> _Exercise directions_:
Pull every line with the word "their" out of the entries below.

(Entries with parts and joints)
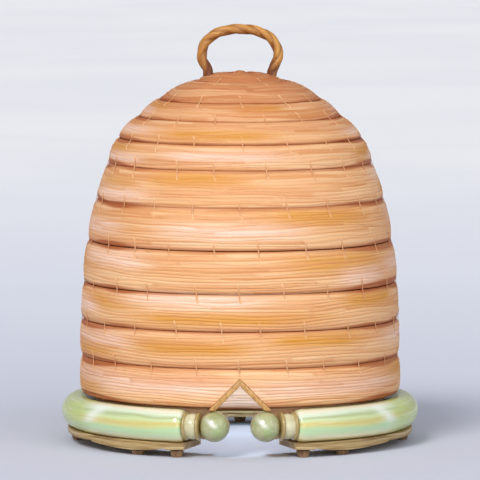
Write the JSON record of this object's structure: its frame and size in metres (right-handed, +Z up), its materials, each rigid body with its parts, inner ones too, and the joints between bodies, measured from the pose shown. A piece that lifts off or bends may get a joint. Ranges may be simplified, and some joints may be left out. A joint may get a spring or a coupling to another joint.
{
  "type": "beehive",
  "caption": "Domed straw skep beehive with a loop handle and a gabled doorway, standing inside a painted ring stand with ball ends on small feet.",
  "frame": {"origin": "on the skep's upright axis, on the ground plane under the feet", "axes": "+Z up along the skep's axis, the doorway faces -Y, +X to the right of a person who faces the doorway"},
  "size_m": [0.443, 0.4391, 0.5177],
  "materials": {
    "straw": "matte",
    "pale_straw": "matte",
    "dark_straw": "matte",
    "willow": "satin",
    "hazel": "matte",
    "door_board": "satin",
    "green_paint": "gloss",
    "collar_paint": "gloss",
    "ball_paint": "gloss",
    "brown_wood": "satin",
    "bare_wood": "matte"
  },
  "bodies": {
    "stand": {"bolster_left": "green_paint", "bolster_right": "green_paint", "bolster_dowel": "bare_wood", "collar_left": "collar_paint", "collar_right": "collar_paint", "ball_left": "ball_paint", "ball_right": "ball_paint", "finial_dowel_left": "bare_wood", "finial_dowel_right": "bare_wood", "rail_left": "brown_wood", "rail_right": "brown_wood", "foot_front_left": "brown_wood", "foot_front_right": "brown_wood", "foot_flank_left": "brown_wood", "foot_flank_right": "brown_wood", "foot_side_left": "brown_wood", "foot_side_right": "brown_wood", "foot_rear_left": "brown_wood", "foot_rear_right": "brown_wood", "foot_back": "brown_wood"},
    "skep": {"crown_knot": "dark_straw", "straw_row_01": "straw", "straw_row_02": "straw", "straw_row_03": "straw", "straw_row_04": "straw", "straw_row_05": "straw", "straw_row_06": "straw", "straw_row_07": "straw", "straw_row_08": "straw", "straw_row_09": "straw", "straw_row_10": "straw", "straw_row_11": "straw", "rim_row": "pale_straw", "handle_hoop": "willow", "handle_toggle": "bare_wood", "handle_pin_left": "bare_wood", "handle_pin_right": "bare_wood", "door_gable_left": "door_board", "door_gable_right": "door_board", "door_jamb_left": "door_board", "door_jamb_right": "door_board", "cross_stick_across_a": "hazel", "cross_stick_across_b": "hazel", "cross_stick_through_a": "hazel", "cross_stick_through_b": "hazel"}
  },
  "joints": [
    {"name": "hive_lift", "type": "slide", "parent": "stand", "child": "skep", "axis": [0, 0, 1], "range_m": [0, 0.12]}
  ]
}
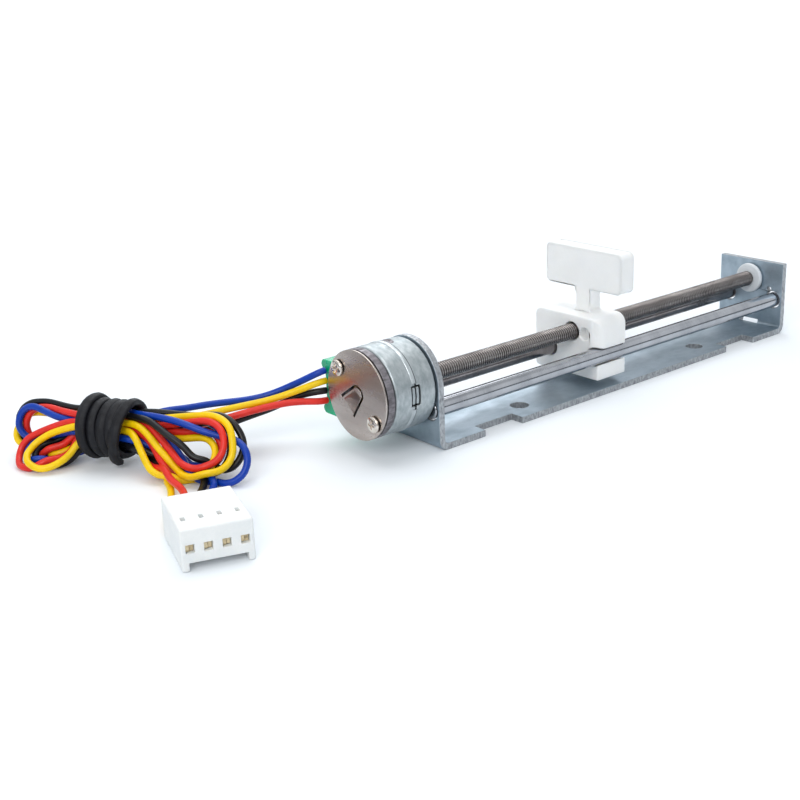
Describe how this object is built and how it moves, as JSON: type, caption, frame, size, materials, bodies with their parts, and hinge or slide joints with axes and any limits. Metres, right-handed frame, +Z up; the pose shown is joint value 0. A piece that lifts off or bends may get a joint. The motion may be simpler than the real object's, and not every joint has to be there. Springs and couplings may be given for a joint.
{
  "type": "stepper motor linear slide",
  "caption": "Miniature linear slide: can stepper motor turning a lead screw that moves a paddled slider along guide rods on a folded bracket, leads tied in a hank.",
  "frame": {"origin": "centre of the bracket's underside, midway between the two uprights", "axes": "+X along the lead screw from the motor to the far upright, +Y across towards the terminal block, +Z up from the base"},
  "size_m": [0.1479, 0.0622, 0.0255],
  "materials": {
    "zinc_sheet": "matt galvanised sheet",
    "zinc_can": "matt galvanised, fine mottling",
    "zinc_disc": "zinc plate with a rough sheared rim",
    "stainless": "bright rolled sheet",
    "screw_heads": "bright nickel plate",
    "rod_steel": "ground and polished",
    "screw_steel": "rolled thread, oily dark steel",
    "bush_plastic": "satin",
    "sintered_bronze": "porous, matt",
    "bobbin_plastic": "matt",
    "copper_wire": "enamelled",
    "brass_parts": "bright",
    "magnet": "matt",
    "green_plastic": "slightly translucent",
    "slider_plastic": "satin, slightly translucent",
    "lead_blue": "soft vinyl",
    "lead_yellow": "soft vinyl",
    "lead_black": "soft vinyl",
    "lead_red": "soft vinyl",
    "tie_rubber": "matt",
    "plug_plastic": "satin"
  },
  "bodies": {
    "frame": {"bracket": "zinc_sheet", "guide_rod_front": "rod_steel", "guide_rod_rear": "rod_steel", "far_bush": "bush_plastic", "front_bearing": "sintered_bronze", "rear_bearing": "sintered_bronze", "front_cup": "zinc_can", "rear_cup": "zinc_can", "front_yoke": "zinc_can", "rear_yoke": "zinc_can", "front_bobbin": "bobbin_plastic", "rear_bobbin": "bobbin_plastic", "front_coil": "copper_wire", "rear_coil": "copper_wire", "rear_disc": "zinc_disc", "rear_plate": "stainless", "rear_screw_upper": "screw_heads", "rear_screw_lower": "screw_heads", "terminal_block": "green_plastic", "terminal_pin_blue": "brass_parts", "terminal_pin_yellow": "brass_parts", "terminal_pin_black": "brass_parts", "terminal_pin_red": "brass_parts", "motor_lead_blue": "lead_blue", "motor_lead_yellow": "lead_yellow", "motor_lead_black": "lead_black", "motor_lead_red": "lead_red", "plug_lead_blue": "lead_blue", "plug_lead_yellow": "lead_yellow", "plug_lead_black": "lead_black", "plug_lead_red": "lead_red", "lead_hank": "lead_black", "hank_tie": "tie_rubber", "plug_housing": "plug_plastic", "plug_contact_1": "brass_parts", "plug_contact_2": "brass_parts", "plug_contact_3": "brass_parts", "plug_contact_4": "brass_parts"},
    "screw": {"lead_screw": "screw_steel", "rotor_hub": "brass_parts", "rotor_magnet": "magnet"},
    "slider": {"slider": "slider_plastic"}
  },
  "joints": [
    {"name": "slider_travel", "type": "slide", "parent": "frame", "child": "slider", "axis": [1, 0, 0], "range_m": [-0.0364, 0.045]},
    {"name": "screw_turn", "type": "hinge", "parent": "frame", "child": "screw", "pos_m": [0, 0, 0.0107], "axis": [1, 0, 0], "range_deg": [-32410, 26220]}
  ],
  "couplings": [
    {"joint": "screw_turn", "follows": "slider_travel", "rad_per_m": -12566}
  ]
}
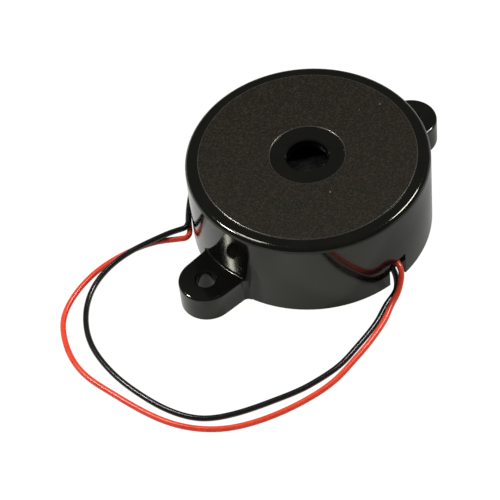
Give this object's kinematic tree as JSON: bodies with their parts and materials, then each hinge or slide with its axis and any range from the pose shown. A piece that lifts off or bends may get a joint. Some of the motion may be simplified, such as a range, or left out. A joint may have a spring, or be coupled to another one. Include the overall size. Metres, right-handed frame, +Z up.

> _Exercise solution_:
Describe how this object is built and how it moves, as JSON: type, caption, frame, size, materials, bodies with their parts, and hinge or slide joints with axes and any limits. Metres, right-handed frame, +Z up; the pose shown is joint value 0. A piece that lifts off or bends may get a joint. The motion may be simpler than the real object's, and not every joint has to be there. Springs and couplings may be given for a joint.
Give this object's kinematic tree as JSON: bodies with their parts and materials, then each hinge or slide with its axis and any range from the pose shown. A piece that lifts off or bends may get a joint. Some of the motion may be simplified, such as a range, or left out. A joint may have a spring, or be coupled to another one. Include the overall size. Metres, right-handed frame, +Z up.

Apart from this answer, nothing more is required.